Stan: He has the funniest (if meanest) line in the episode. Upon seeing what he believes to be flowers sent to Peggy, he says, “It’s hard to believe your cat has the money.”
Ginsberg: He also has a great one-liner: “Peggy has plans, look at her calendar: February 14, masturbate gloomily.” Ouch. After seeing Peg’s behavior in this episode, it’s clear she hasn’t been a joy to work with lately. That doesn’t excuse the cutting jokes. But hey, when it comes to Stan and Ginsberg screentime, we’ll take what we can get.
Roger: The Pete-and-Ted vs. Roger-and-Cutler power struggle was nothing to write home about.

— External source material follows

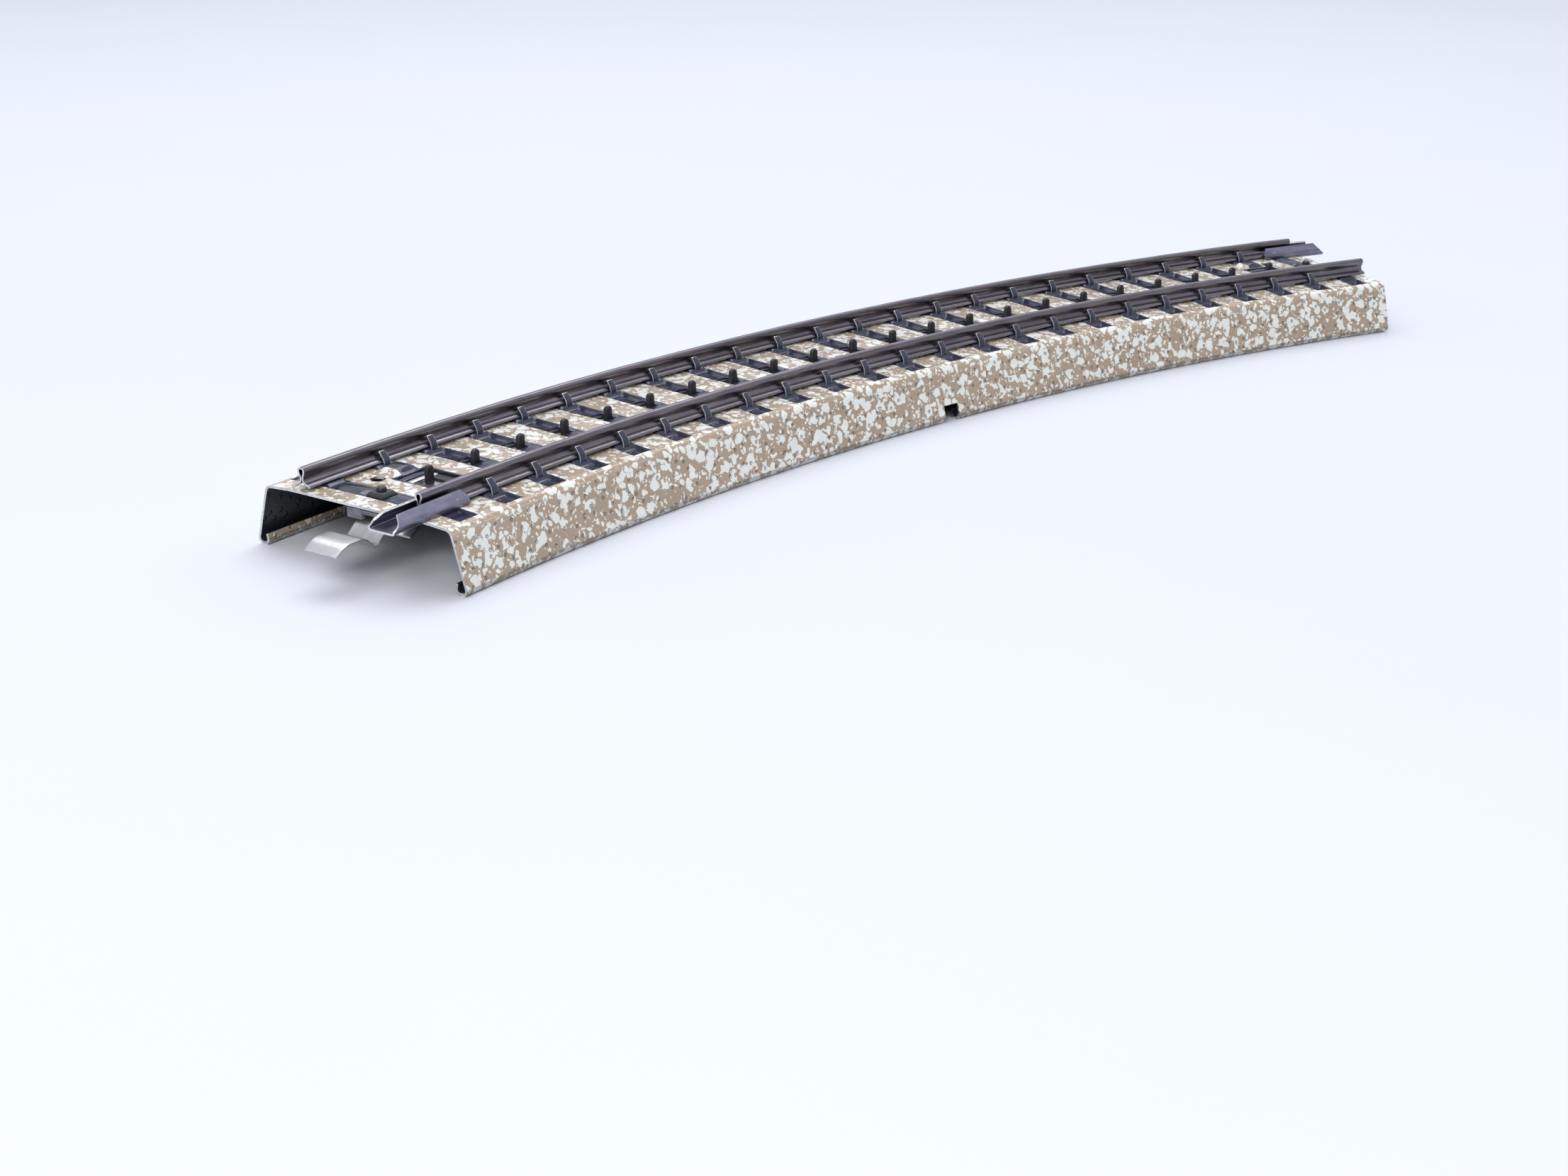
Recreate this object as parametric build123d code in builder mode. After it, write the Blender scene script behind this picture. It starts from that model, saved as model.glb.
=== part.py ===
from build123d import *
import math
import os

os.makedirs("parts", exist_ok=True)

# ---------------------------------------------------------------- driving sizes, millimetres
curve_radius = 360.0
origin_shift = 5.86
centre_y = origin_shift - curve_radius
section_angle = 30.0
half_angle = section_angle / 2
gauge_centres = 17.5
rail_offset = gauge_centres / 2

sheet = 0.4
deck_top = 7.9
deck_flat_half = 10.6
shoulder_half = 14.1
shoulder_drop = 0.22
shoulder_radius = 1.1
base_half = 16.3
hem_width = 1.5
hem_height = 1.5
flank_corner_radius = 0.4
notch_width = 2.8
notch_height = 2.0

sleeper_count = 24
sleeper_pitch = 1.2442
sleeper_width = 3.2
sleeper_end = 13.4
sleeper_press = 0.15
seat_height = 0.3
seat_half = 1.5

stud_width = 1.1
stud_thickness = 0.75
stud_top = 9.5
broad_studs = (8, 15, 22)
broad_foot_half = 0.85
slot_width = 2.0
slot_inner = -0.9
slot_outer = 2.4
window_width = 5.4
window_inner = -5.8
window_outer = 3.0
peg_hole = 1.5
boss_half_width = 1.4
boss_height = 0.55
boss_inner = 3.4
boss_outer = 6.7

screw_hole_radius = 0.9
screw_hole_offset = 4.8
screw_hole_angle = 13.64

clip_width = 1.1
clip_sheet = 0.3

rail_foot_z = deck_top + seat_height
rail_height = 2.5
foot_half = 1.3
foot_sheet = 0.25
web_half = 0.27
head_half = 0.52
joined_end_angle = 14.81
plain_end_angle = 14.93

joiner_sheet = 0.28
joiner_half = 1.75
joiner_length = 12.4
joiner_top = 9.45

liner_top = 7.45
liner_bottom = 7.2
liner_half = 3.6
liner_angle = 13.7
strip_top = 7.15
strip_bottom = 6.85
strip_half = 2.0
strip_angle = 14.0

block_inner = -4.9
block_outer = 1.4
block_length = 6.4
block_bottom = 6.25
flange_thickness = 0.6
flange_notch = 0.65
notch_centre = -1.9
notch_half = 1.0

tongue_inner = -4.4
tongue_outer = 0.4
tongue_sheet = 0.22


# ---------------------------------------------------------------- placement helpers
def radial_plane(angle):
    """Upright plane through the centre of curvature: local x is the radius, local y is height."""
    a = math.radians(angle)
    return Plane(
        origin=(0, centre_y, 0),
        x_dir=(math.sin(a), math.cos(a), 0),
        z_dir=(math.cos(a), -math.sin(a), 0),
    )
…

But it was really sweet when Joan revealed that Roger had bought her Valentine’s Day flowers and signed the card from their baby, Kevin. There’s hope for Rog yet.
Lou Avery: I just realized he has the same initials as Los Angeles. Do you think this was on purpose, to symbolize how both he and Hollywood are usurping the professional life Don built for himself? Or have I been reading too many Mad Men conspiracy theory tweets?
Bonnie Whiteside: What a boss she is! She steals every scene she’s in — but still, I miss Trudy. And the saddest part is that Bonnie is exactly what the tough, smart Trudy would have been if she hadn’t married Pete in the first place.